Barbara Kennelly, President of the National Committee to Preserve Social Security and Medicare, spoke to the Fiscal Committee last week. Here are some of her remarks that address Social Security.
You are faced with the difficult mission of finding ways to reduce the deficit. On behalf of the 3 million members and supporters of the National Committee to Preserve Social Security and Medicare – and millions of other Americans who support Social Security – I am here to urge you: while you are considering your macro-economics and deficit numbers – please do not lose sight of the millions of individual people whose quality of life depends on every decision you make affecting Social Security.
Many of my points are sometimes forgotten in the face of today’s fiscal crisis.
- More than 9 out of 10 American workers participate in Social Security – thus changes you make in the program will affect virtually every person in this country.
-Today, 52 million Americans receive benefits from Social Security.
But despite its importance to the American people, Social Security is not a generous program and the vast majority of seniors are not wealthy. They are average Americans who worked hard all their lives.
-Their median income in retirement is just $18,000
-The average Social Security retirement benefit is only $13,800 a year – $11,000 for women.
- And about 40% of the average senior’s Social Security check goes to health care out-of-pocket costs, even with Medicare
I was in Congress in 1983 during the last major Social Security reform. We made a number of changes designed to fund the benefits of the baby boomers when they began retiring in the early 2000s.
That reform was immensely successful – it extended the programs’ solvency for over half a century. And the surplus we built was invested in the safest asset possible – Special Issue Treasury Bonds backed by the full faith and credit of the United States. I know it is customary for some today to disparage the Trust Funds as if they don’t exist.
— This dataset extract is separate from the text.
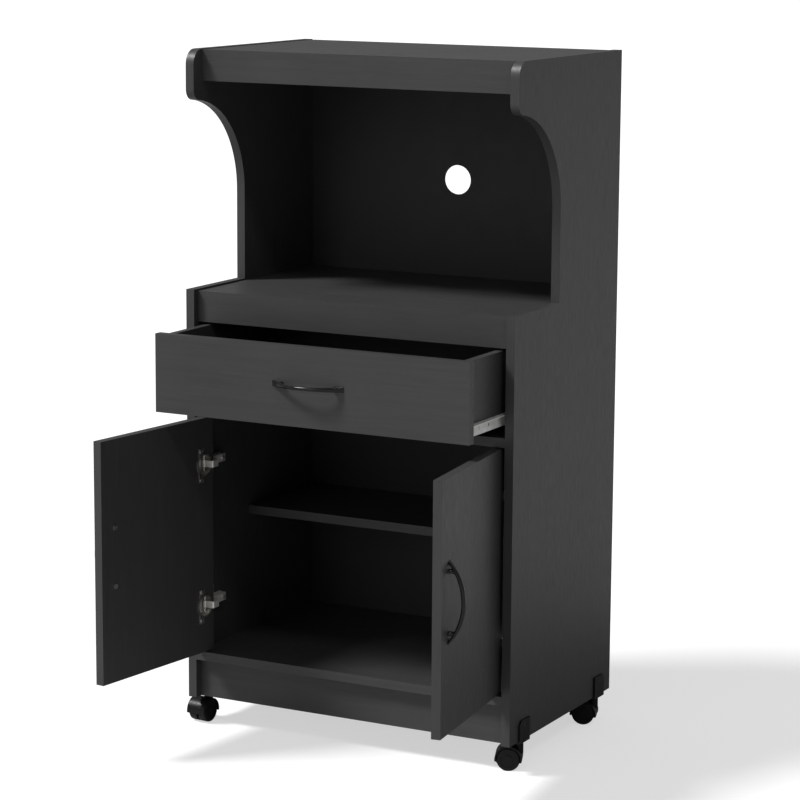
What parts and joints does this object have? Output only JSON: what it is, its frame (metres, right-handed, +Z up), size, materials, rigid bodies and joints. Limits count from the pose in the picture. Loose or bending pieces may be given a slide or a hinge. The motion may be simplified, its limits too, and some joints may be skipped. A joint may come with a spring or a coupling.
{
  "type": "microwave storage cart",
  "caption": "Kitchen storage cart on casters with an open hutch, a drawer on roller slides and a two-door cupboard with a shelf.",
  "frame": {"origin": "on the floor under the centre of the cabinet's footprint", "axes": "+Z up, -Y towards the doors and drawer front, +X to the right when facing them"},
  "size_m": [0.6662, 0.6587, 1.135],
  "materials": {
    "laminate": "black melamine laminate on particle board, fine wood-grain emboss, satin",
    "hardboard": "black foil on thin hardboard, matte",
    "dowel_wood": "plain fluted birch",
    "zinc_steel": "zinc plated, satin",
    "dark_screw": "black oxide steel",
    "slide_steel": "white powder coat",
    "roller_plastic": "white nylon",
    "handle_plastic": "gloss black",
    "caster_plastic": "black moulded nylon",
    "wheel_plastic": "black moulded nylon tread"
  },
  "bodies": {
    "cabinet": {"base_side_left": "laminate", "base_side_right": "laminate", "worktop": "laminate", "worktop_apron": "laminate", "divider_panel": "laminate", "cabinet_shelf": "laminate", "shelf_pins": "zinc_steel", "cabinet_floor": "laminate", "plinth_front": "laminate", "rear_rail": "laminate", "cabinet_back": "hardboard", "hutch_side_left": "laminate", "hutch_side_right": "laminate", "hutch_top": "laminate", "hutch_apron": "laminate", "hutch_back": "hardboard", "cam_bolts": "zinc_steel", "cam_locks": "zinc_steel", "wood_dowels": "dowel_wood", "back_nails": "zinc_steel", "caster_brackets": "caster_plastic", "bracket_screws": "dark_screw", "hinge_plates": "zinc_steel", "hinge_arms": "zinc_steel", "cabinet_screws": "zinc_steel", "slide_channel_left": "slide_steel", "slide_channel_right": "slide_steel"},
    "drawer": {"drawer_front": "laminate", "drawer_side_left": "laminate", "drawer_side_right": "laminate", "drawer_back": "laminate", "drawer_bottom": "hardboard", "drawer_runner_left": "slide_steel", "drawer_runner_right": "slide_steel", "drawer_handle": "handle_plastic", "drawer_fasteners": "zinc_steel"},
    "channel_roller_left": {"channel_roller_left": "roller_plastic"},
    "channel_roller_right": {"channel_roller_right": "roller_plastic"},
    "runner_roller_left": {"runner_roller_left": "roller_plastic"},
    "runner_roller_right": {"runner_roller_right": "roller_plastic"},
    "door_left": {"door_left": "laminate", "door_left_handle": "handle_plastic", "door_left_hinge_cups": "zinc_steel", "door_left_screws": "zinc_steel"},
    "door_right": {"door_right": "laminate", "door_right_handle": "handle_plastic", "door_right_hinge_cups": "zinc_steel", "door_right_screws": "zinc_steel"},
    "caster_front_left": {"caster_hood_front_left": "caster_plastic", "caster_pins_front_left": "zinc_steel"},
    "wheels_front_left": {"caster_wheels_front_left": "wheel_plastic"},
    "caster_front_right": {"caster_hood_front_right": "caster_plastic", "caster_pins_front_right": "zinc_steel"},
    "wheels_front_right": {"caster_wheels_front_right": "wheel_plastic"},
    "caster_rear_left": {"caster_hood_rear_left": "caster_plastic", "caster_pins_rear_left": "zinc_steel"},
    "wheels_rear_left": {"caster_wheels_rear_left": "wheel_plastic"},
    "caster_rear_right": {"caster_hood_rear_right": "caster_plastic", "caster_pins_rear_right": "zinc_steel"},
    "wheels_rear_right": {"caster_wheels_rear_right": "wheel_plastic"}
  },
  "joints": [
    {"name": "drawer_slide", "type": "slide", "parent": "cabinet", "child": "drawer", "axis": [0, -1, 0], "range_m": [-0.121, 0.139]},
    {"name": "door_left_swing", "type": "hinge", "parent": "cabinet", "child": "door_left", "pos_m": [-0.271, -0.1915, 0.3325], "axis": [0, 0, 1], "range_deg": [-8, 97]},
    {"name": "door_right_swing", "type": "hinge", "parent": "cabinet", "child": "door_right", "pos_m": [0.271, -0.1915, 0.3325], "axis": [0, 0, 1], "range_deg": [-97, 8]},
    {"name": "channel_roller_left_spin", "type": "hinge", "parent": "cabinet", "child": "channel_roller_left", "pos_m": [-0.27905, -0.1655, 0.5765], "axis": [1, 0, 0], "range_deg": [-930, 1070]},
    {"name": "runner_roller_left_spin", "type": "hinge", "parent": "drawer", "child": "runner_roller_left", "pos_m": [-0.27845, 0.0315, 0.5765], "axis": [1, 0, 0], "range_deg": [-930, 1070]},
    {"name": "channel_roller_right_spin", "type": "hinge", "parent": "cabinet", "child": "channel_roller_right", "pos_m": [0.27905, -0.1655, 0.5765], "axis": [1, 0, 0], "range_deg": [-930, 1070]},
    {"name": "runner_roller_right_spin", "type": "hinge", "parent": "drawer", "child": "runner_roller_right", "pos_m": [0.27845, 0.0315, 0.5765], "axis": [1, 0, 0], "range_deg": [-930, 1070]},
    {"name": "caster_front_left_swivel", "type": "hinge", "parent": "cabinet", "child": "caster_front_left", "pos_m": [-0.2925, -0.1465, 0.045], "axis": [0, 0, 1], "continuous": true},
    {"name": "wheels_front_left_roll", "type": "hinge", "parent": "caster_front_left", "child": "wheels_front_left", "pos_m": [-0.29389, -0.16244, 0.019], "axis": [-0.9962, 0.0872, 0], "continuous": true},
    {"name": "caster_front_right_swivel", "type": "hinge", "parent": "cabinet", "child": "caster_front_right", "pos_m": [0.2925, -0.1465, 0.045], "axis": [0, 0, 1], "continuous": true},
    {"name": "wheels_front_right_roll", "type": "hinge", "parent": "caster_front_right", "child": "wheels_front_right", "pos_m": [0.27766, -0.15249, 0.019], "axis": [-0.3746, 0.9272, 0], "continuous": true},
    {"name": "caster_rear_left_swivel", "type": "hinge", "parent": "cabinet", "child": "caster_rear_left", "pos_m": [-0.2925, 0.1465, 0.045], "axis": [0, 0, 1], "continuous": true},
    {"name": "wheels_rear_left_roll", "type": "hinge", "parent": "caster_rear_left", "child": "wheels_rear_left", "pos_m": [-0.30476, 0.13622, 0.019], "axis": [-0.6428, 0.766, 0], "continuous": true},
    {"name": "caster_rear_right_swivel", "type": "hinge", "parent": "cabinet", "child": "caster_rear_right", "pos_m": [0.2925, 0.1465, 0.045], "axis": [0, 0, 1], "continuous": true},
    {"name": "wheels_rear_right_roll", "type": "hinge", "parent": "caster_rear_right", "child": "wheels_rear_right", "pos_m": [0.27712, 0.14209, 0.019], "axis": [-0.2756, 0.9613, 0], "continuous": true}
  ],
  "couplings": [
    {"joint": "channel_roller_left_spin", "follows": "drawer_slide", "rad_per_m": 133.33},
    {"joint": "runner_roller_left_spin", "follows": "drawer_slide", "rad_per_m": 133.33},
    {"joint": "channel_roller_right_spin", "follows": "drawer_slide", "rad_per_m": 133.33},
    {"joint": "runner_roller_right_spin", "follows": "drawer_slide", "rad_per_m": 133.33}
  ]
}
But those bonds are no different than any other debt instrument issued by the United States government, and I find it incomprehensible that Congress might someday agree to pay back our foreign neighbors before honoring the debt it owes to the American people.
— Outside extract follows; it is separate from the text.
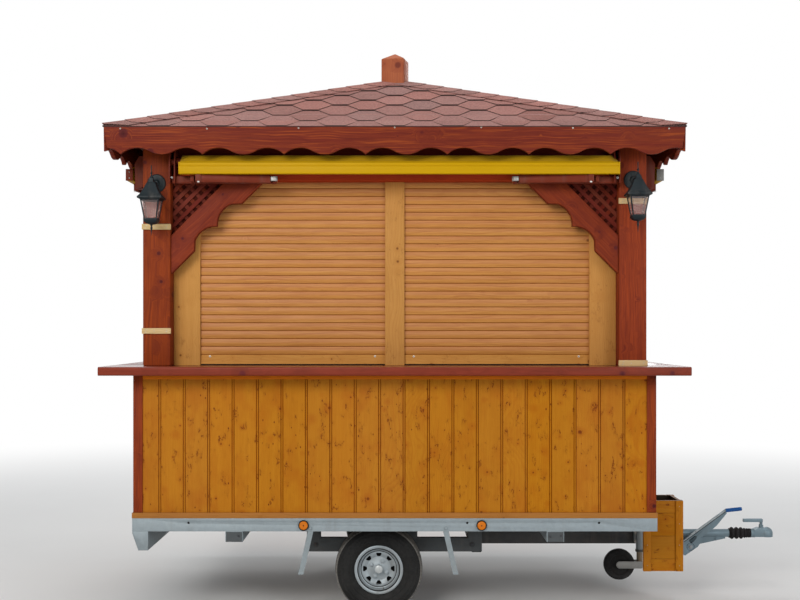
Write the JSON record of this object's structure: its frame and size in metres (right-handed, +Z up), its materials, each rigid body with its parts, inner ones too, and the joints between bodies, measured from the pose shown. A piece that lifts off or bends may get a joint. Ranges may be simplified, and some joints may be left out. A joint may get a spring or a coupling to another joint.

I understand the drive to reduce the deficit – frankly, I’m as appalled by $1.4 Trillion in red ink this year as you are. But Social Security did not contribute one thin dime to the deficit – it should not be used as a piggy bank to fix the mistakes of the past.
The American people do not support cutting Social Security in order to reduce the deficit. American workers rightfully see Social Security as their money – not the government’s. It represents their hard-earned dollars that came out of each and every paycheck throughout their working lives. They are even willing to pay more to strengthen the program for their children and grandchildren.
They flat-out reject the notion that you can strengthen Social Security by cutting it.
Americans want fiscal sanity returned to Washington, but they don’t believe it should be accomplished by cutting Social Security.
Social Security benefit cuts are the last place you should be looking for deficit reduction, not the first place.